Currently, an executor node can hold onto large data structures until
ExecEndNode(). For complex plans, that means we can use a lot more
memory than we need to. For instance, see the SQL at the end of this
email.
(Note: this work is not intended to implement any kind of query-level
work_mem enforcement. It reduces the maximum number of times that
work_mem is used in certain kinds of complex plans, which may help with
that problem, but enforcing that is not my goal right now.)
The attached proof-of-concept patch (0001) makes the Hash node call
ExecShutdownNode() on the subplan when it's exhausted, and extends
ExecShutdownHash() to release memory. I added some code to measure the
peak memory usage (0002), and it went from about 200MB to about 150MB.
The savings roughly correspond to the memory used by the first Hash
node.
I'm not 100% sure that ExecShutdownNode() is the right place to do
this, but it seems better than introducing yet another executor API.
Thoughts?
We'd need to figure out what to do about rescan. One option is to just
say that if EXEC_FLAG_REWIND is used, then it would never free the
resources eagerly.
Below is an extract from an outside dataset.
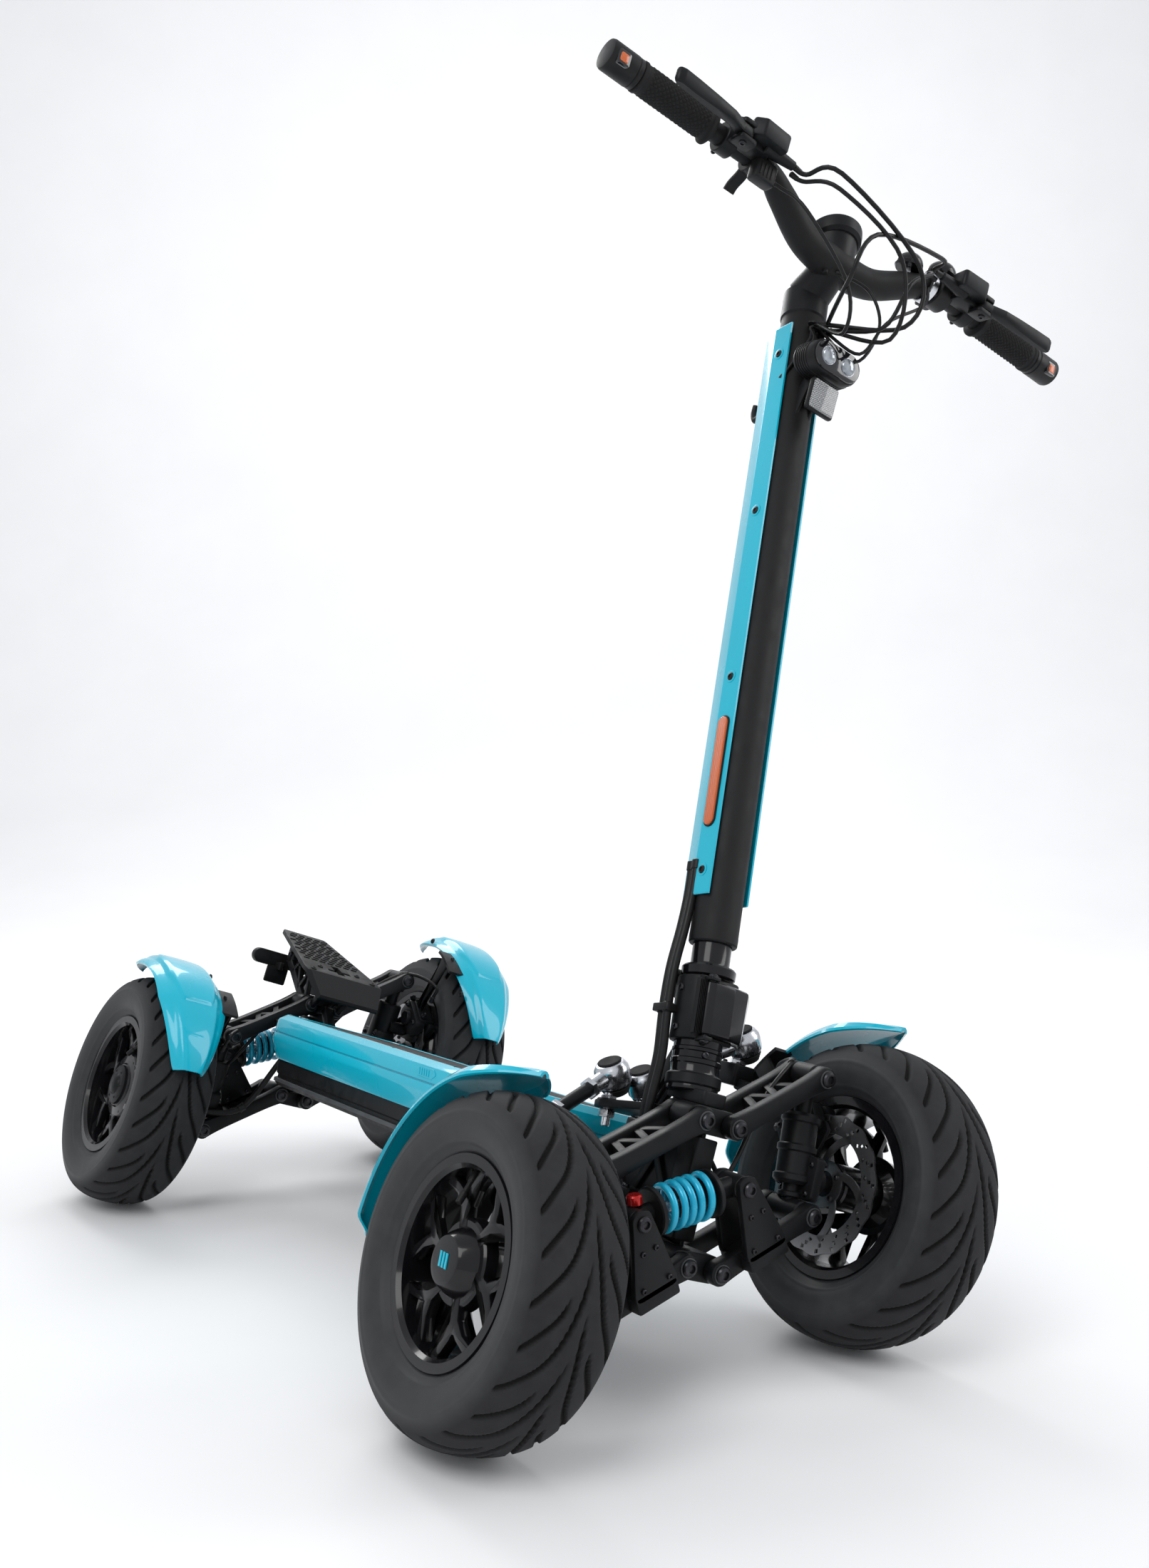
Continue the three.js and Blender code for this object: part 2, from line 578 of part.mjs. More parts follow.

But if it's under a memoize, then it's unlikely to
be called with the same parameters again, so whatever state it already
has might be useless anyway.
Also, are there any major challenges making this work with parallel
query?
Regards,
Jeff Davis
Example:
CREATE TABLE t1(id1 int8 primary key);
CREATE TABLE t2(id2 int8 primary key, id1 int8);
CREATE TABLE t3(id3 int8, id2 int8, n NUMERIC);
INSERT INTO t1 SELECT g FROM generate_series(1, 1000000) g;
INSERT INTO t2 SELECT g+1000000000, g
FROM generate_series(1, 1000000) g;
INSERT INTO t3 SELECT g+2000000000, g+1000000000, 3.14159
FROM generate_series(1, 1000000) g;
INSERT INTO t3 SELECT
random(1,1000000) + 3000000000,
random(1,1000000) + 3000000000,
-1
FROM generate_series(1, 10000000) g;
VACUUM ANALYZE;
SET work_mem = '1GB';
SET from_collapse_limit = 1;
SET enable_sort = off;
SET enable_nestloop = off;
SET max_parallel_workers = 0;
SET max_parallel_workers_per_gather = 0;
EXPLAIN (COSTS OFF)
SELECT id1, COUNT(*) FROM
t3,
(SELECT t1.id1, t2.id2 FROM t1, t2 WHERE t2.id1 = t1.id1) s
WHERE t3.id2 = s.id2
GROUP BY id1;
QUERY PLAN
--------------------------------------------------
HashAggregate
Group Key: t1.id1
-> Hash Join
Hash Cond: (t3.id2 = t2.id2)
-> Seq Scan on t3
-> Hash
-> Hash Join
Hash Cond: (t2.id1 = t1.id1)
-> Seq Scan on t2
-> Hash
-> Seq Scan on t1